● **Stored rows**:
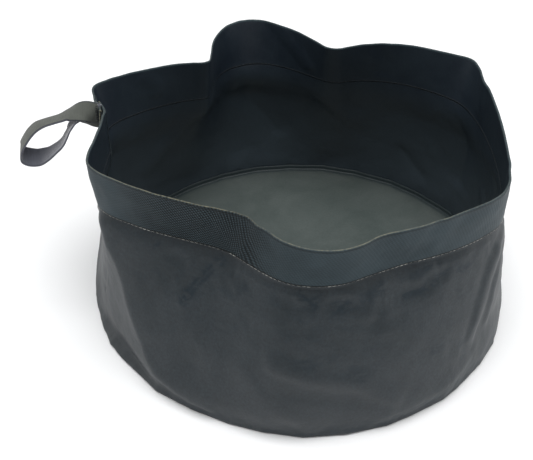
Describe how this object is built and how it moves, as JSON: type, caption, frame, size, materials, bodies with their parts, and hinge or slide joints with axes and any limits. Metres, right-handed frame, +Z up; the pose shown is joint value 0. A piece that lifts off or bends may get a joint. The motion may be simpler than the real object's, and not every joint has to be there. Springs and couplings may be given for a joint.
{
  "type": "collapsible camp washbasin",
  "caption": "Soft collapsible washbasin of coated cloth: a floor, a crumpling wall, a stiff doubled hem round a slack mouth and a hanging loop at the side seam.",
  "frame": {"origin": "middle of the floor's underside, on the surface that the basin stands on", "axes": "+Z up, along the basin's height; +X to the right as the picture shows it, away from the side seam and its loop; +Y away from the viewer"},
  "size_m": [0.3483, 0.3085, 0.1464],
  "materials": {
    "floor_cloth": "smooth polyurethane coating, semi-gloss",
    "wall_cloth": "coated woven cloth, satin",
    "hem_cloth": "uncoated woven side of the cloth, matt",
    "seam_tape": "heat-sealed film tape, satin",
    "loop_tape": "ribbed woven tape, matt"
  },
  "bodies": {
    "basin": {"floor_disc": "floor_cloth", "wall_panel": "wall_cloth", "side_seam_tape": "seam_tape"},
    "rim": {"rim_hem": "hem_cloth", "rim_seam_tape": "seam_tape"},
    "loop": {"hanging_loop": "loop_tape"}
  },
  "joints": [
    {"name": "wall_collapse", "type": "slide", "parent": "basin", "child": "rim", "axis": [0, 0, -1], "range_m": [0, 0.09], "deforming": ["wall_panel", "side_seam_tape"]},
    {"name": "loop_swing", "type": "hinge", "parent": "rim", "child": "loop", "pos_m": [-0.14811, 0.017, 0.138], "axis": [0, 0, 1], "range_deg": [-60, 55]}
  ]
}
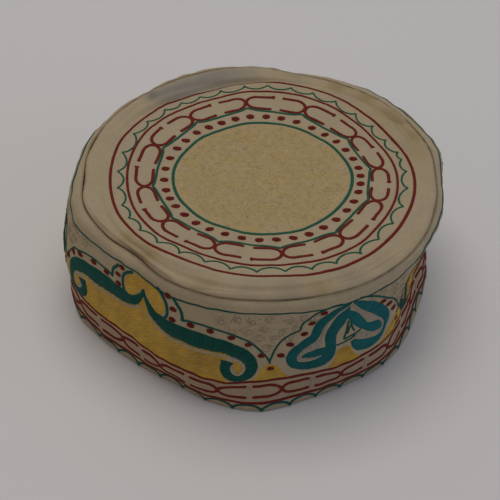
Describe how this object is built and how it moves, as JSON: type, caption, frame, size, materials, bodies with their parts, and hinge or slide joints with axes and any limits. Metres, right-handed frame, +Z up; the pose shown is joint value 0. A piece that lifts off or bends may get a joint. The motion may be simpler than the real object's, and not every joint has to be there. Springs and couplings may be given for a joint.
{
  "type": "embroidered cloth pillbox cap",
  "caption": "Soft round cap with a flat crown panel sewn to an upright side band, hollow and open below, resting on its hem.",
  "frame": {"origin": "centre of the bounding box in plan, on the plane that the hem rests on", "axes": "+Z up through the crown, -Y towards the side that the picture shows, +X to the right of that view"},
  "size_m": [0.1902, 0.1854, 0.0763],
  "materials": {
    "cream_cotton": "plain woven cream cotton, matt, stiffened inside",
    "red_thread": "dark red embroidery thread with a slight sheen",
    "teal_thread": "dark teal embroidery thread with a slight sheen",
    "gold_thread": "ochre gold embroidery thread with a slight sheen",
    "pale_thread": "pale beige embroidery thread, matt"
  },
  "bodies": {
    "root": {"crown_panel": "cream_cotton", "side_band": "cream_cotton"}
  },
  "joints": []
}
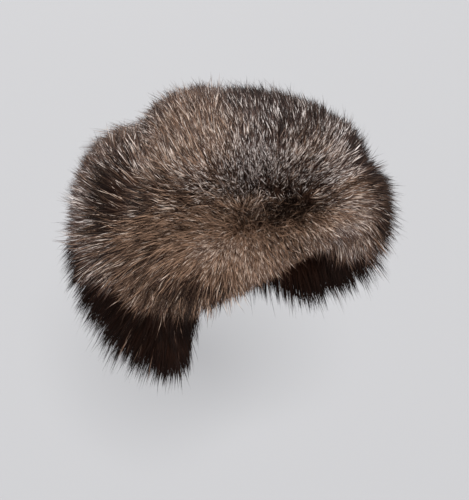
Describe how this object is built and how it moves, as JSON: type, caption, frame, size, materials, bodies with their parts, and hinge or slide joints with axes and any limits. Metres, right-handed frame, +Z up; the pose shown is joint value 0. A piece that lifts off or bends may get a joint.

● **What is expected**:
Please output the entire listing exactly as it stands.

● **Output**:
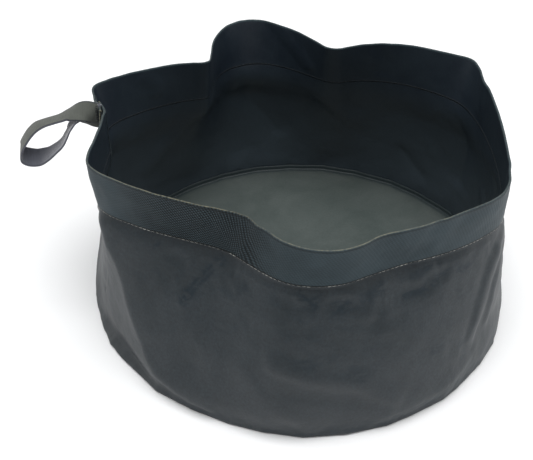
Describe how this object is built and how it moves, as JSON: type, caption, frame, size, materials, bodies with their parts, and hinge or slide joints with axes and any limits. Metres, right-handed frame, +Z up; the pose shown is joint value 0. A piece that lifts off or bends may get a joint. The motion may be simpler than the real object's, and not every joint has to be there. Springs and couplings may be given for a joint.
{
  "type": "collapsible camp washbasin",
  "caption": "Soft collapsible washbasin of coated cloth: a floor, a crumpling wall, a stiff doubled hem round a slack mouth and a hanging loop at the side seam.",
  "frame": {"origin": "middle of the floor's underside, on the surface that the basin stands on", "axes": "+Z up, along the basin's height; +X to the right as the picture shows it, away from the side seam and its loop; +Y away from the viewer"},
  "size_m": [0.3483, 0.3085, 0.1464],
  "materials": {
    "floor_cloth": "smooth polyurethane coating, semi-gloss",
    "wall_cloth": "coated woven cloth, satin",
    "hem_cloth": "uncoated woven side of the cloth, matt",
    "seam_tape": "heat-sealed film tape, satin",
    "loop_tape": "ribbed woven tape, matt"
  },
  "bodies": {
    "basin": {"floor_disc": "floor_cloth", "wall_panel": "wall_cloth", "side_seam_tape": "seam_tape"},
    "rim": {"rim_hem": "hem_cloth", "rim_seam_tape": "seam_tape"},
    "loop": {"hanging_loop": "loop_tape"}
  },
  "joints": [
    {"name": "wall_collapse", "type": "slide", "parent": "basin", "child": "rim", "axis": [0, 0, -1], "range_m": [0, 0.09], "deforming": ["wall_panel", "side_seam_tape"]},
    {"name": "loop_swing", "type": "hinge", "parent": "rim", "child": "loop", "pos_m": [-0.14811, 0.017, 0.138], "axis": [0, 0, 1], "range_deg": [-60, 55]}
  ]
}
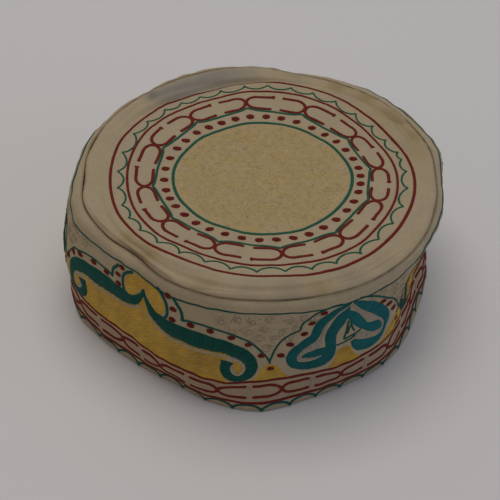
Describe how this object is built and how it moves, as JSON: type, caption, frame, size, materials, bodies with their parts, and hinge or slide joints with axes and any limits. Metres, right-handed frame, +Z up; the pose shown is joint value 0. A piece that lifts off or bends may get a joint. The motion may be simpler than the real object's, and not every joint has to be there. Springs and couplings may be given for a joint.
{
  "type": "embroidered cloth pillbox cap",
  "caption": "Soft round cap with a flat crown panel sewn to an upright side band, hollow and open below, resting on its hem.",
  "frame": {"origin": "centre of the bounding box in plan, on the plane that the hem rests on", "axes": "+Z up through the crown, -Y towards the side that the picture shows, +X to the right of that view"},
  "size_m": [0.1902, 0.1854, 0.0763],
  "materials": {
    "cream_cotton": "plain woven cream cotton, matt, stiffened inside",
    "red_thread": "dark red embroidery thread with a slight sheen",
    "teal_thread": "dark teal embroidery thread with a slight sheen",
    "gold_thread": "ochre gold embroidery thread with a slight sheen",
    "pale_thread": "pale beige embroidery thread, matt"
  },
  "bodies": {
    "root": {"crown_panel": "cream_cotton", "side_band": "cream_cotton"}
  },
  "joints": []
}
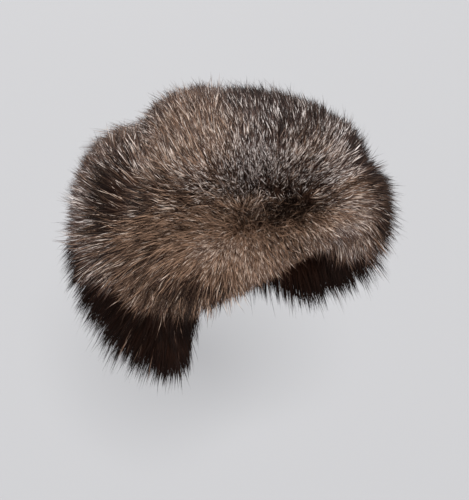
Describe how this object is built and how it moves, as JSON: type, caption, frame, size, materials, bodies with their parts, and hinge or slide joints with axes and any limits. Metres, right-handed frame, +Z up; the pose shown is joint value 0. A piece that lifts off or bends may get a joint.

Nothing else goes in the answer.